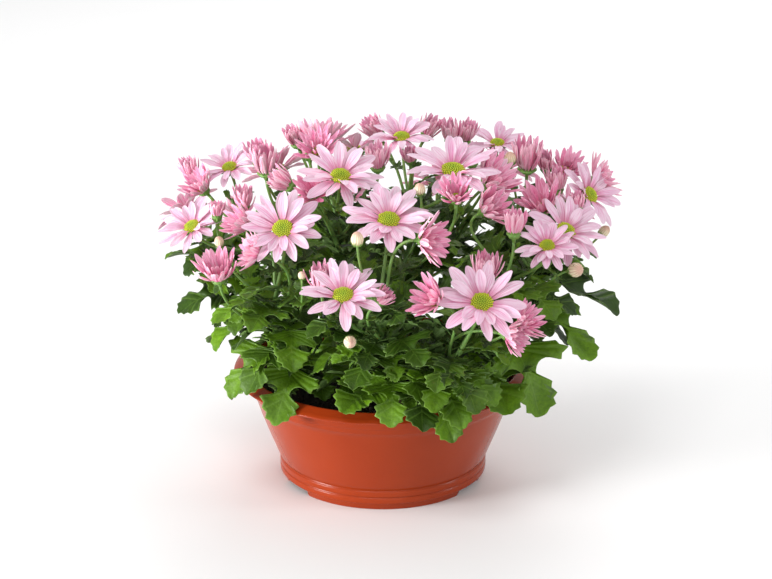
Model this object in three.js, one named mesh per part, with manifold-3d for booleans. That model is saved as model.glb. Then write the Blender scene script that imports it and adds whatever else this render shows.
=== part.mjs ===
// A pink daisy-flowered pot plant in a flaring plastic bowl.
// Millimetres, +Z up, +X right, the viewer on the -Y side.
// The origin is the centre of the bowl's resting plane.

import * as THREE from 'three';
import { mergeVertices } from 'three/addons/utils/BufferGeometryUtils.js';
import Module from 'manifold-3d';

const wasm = await Module();
wasm.setup();

// Bowl
const RIM_RADIUS = 115;
const RIM_EDGE_HEIGHT = 85;
const BOWL_HEIGHT = 90;
const RIM_INNER_RADIUS = 104.5;
const RIM_EDGE = [4.8, 2.8];
const COLLAR_RADIUS = 101.5;
const COLLAR_BOTTOM = 70.6;
const COLLAR_STEP = 0.2;
const COLLAR_HEIGHT = 10;
const COLLAR_FLARE = 2;
const FOOT_RADIUS = 76.8;
const BAND_RADIUS = 80.2;
const BAND_BOTTOM = 5.4;
const BAND_TOP = 16.2;
const WALL = 2.2;
const FLOOR_UNDERSIDE = 10;
const FLOOR_INSETS = [0.4, 1];
const BOWL_SIDES = 28;
const NOTCH_COUNT = 3;
const NOTCH_SPREAD = 22;
const NOTCH_TAPER = 0.72;
const NOTCH_BELOW = 1;
const NOTCH_DEPTH = 20;
const DRAIN_HOLES = 5;
const DRAIN_RADIUS = 4;
const DRAIN_CIRCLE = 48;
const DRAIN_SIDES = 5;
const CUT_PAST = 2;

// Soil
const SOIL_TOP = 78;
const SOIL_SIDES = 14;
const SOIL_EDGE_DROP = 3.5;
const SOIL_SHOULDER_RADIUS = 70;
const SOIL_SHOULDER_DROP = 0.6;
const SOIL_FLARE = 1.2;
const ROOT_DEPTH = 14;
const ROOT_HOLE_ABOVE = 4;

// Plant
const FIT_GAP = 0.3;
const TIDY = 0.15;
const BLADE = 0.7;
const STEM_RADIUS = 2.9;
const STEM_TOP_RADIUS = 1.9;
const STEM_SIDES = 5;
const BRANCH_SPANS = 3;
const STALK_RADIUS = 1.4;
const STALK_SIDES = 4;
const STALK_LEAN = 0.9;
const LEAF_LENGTH = 64;
const LEAF_STALK = 0.8;
const LEAF_ROOT_OUT = 1.2;
const LEAF_FOLD = 0.22;
const LEAF_DRAWS = 12;
const LOWEST_LEAF = 0.12;
const DISC_SHARE = 0.23;
const DISC_SIDES = 8;
const DISC_EDGE = 1.2;
const DISC_SHOULDER = 3.2;
const DISC_HEIGHT = 4;
const DISC_TOP_SHARE = 0.7;

const DEG = Math.PI / 180;
const UP = new THREE.Vector3(0, 0, 1);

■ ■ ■

## [Problem description]
Repeat the listing above without any change.

## [Reply]
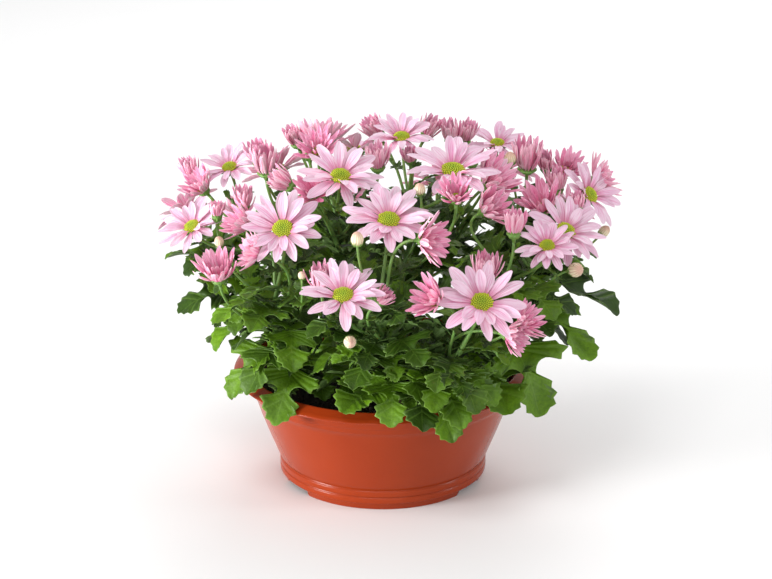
Model this object in three.js, one named mesh per part, with manifold-3d for booleans. That model is saved as model.glb. Then write the Blender scene script that imports it and adds whatever else this render shows.
=== part.mjs ===
// A pink daisy-flowered pot plant in a flaring plastic bowl.
// Millimetres, +Z up, +X right, the viewer on the -Y side.
// The origin is the centre of the bowl's resting plane.

import * as THREE from 'three';
import { mergeVertices } from 'three/addons/utils/BufferGeometryUtils.js';
import Module from 'manifold-3d';

const wasm = await Module();
wasm.setup();

// Bowl
const RIM_RADIUS = 115;
const RIM_EDGE_HEIGHT = 85;
const BOWL_HEIGHT = 90;
const RIM_INNER_RADIUS = 104.5;
const RIM_EDGE = [4.8, 2.8];
const COLLAR_RADIUS = 101.5;
const COLLAR_BOTTOM = 70.6;
const COLLAR_STEP = 0.2;
const COLLAR_HEIGHT = 10;
const COLLAR_FLARE = 2;
const FOOT_RADIUS = 76.8;
const BAND_RADIUS = 80.2;
const BAND_BOTTOM = 5.4;
const BAND_TOP = 16.2;
const WALL = 2.2;
const FLOOR_UNDERSIDE = 10;
const FLOOR_INSETS = [0.4, 1];
const BOWL_SIDES = 28;
const NOTCH_COUNT = 3;
const NOTCH_SPREAD = 22;
const NOTCH_TAPER = 0.72;
const NOTCH_BELOW = 1;
const NOTCH_DEPTH = 20;
const DRAIN_HOLES = 5;
const DRAIN_RADIUS = 4;
const DRAIN_CIRCLE = 48;
const DRAIN_SIDES = 5;
const CUT_PAST = 2;

// Soil
const SOIL_TOP = 78;
const SOIL_SIDES = 14;
const SOIL_EDGE_DROP = 3.5;
const SOIL_SHOULDER_RADIUS = 70;
const SOIL_SHOULDER_DROP = 0.6;
const SOIL_FLARE = 1.2;
const ROOT_DEPTH = 14;
const ROOT_HOLE_ABOVE = 4;

// Plant
const FIT_GAP = 0.3;
const TIDY = 0.15;
const BLADE = 0.7;
const STEM_RADIUS = 2.9;
const STEM_TOP_RADIUS = 1.9;
const STEM_SIDES = 5;
const BRANCH_SPANS = 3;
const STALK_RADIUS = 1.4;
const STALK_SIDES = 4;
const STALK_LEAN = 0.9;
const LEAF_LENGTH = 64;
const LEAF_STALK = 0.8;
const LEAF_ROOT_OUT = 1.2;
const LEAF_FOLD = 0.22;
const LEAF_DRAWS = 12;
const LOWEST_LEAF = 0.12;
const DISC_SHARE = 0.23;
const DISC_SIDES = 8;
const DISC_EDGE = 1.2;
const DISC_SHOULDER = 3.2;
const DISC_HEIGHT = 4;
const DISC_TOP_SHARE = 0.7;

const DEG = Math.PI / 180;
const UP = new THREE.Vector3(0, 0, 1);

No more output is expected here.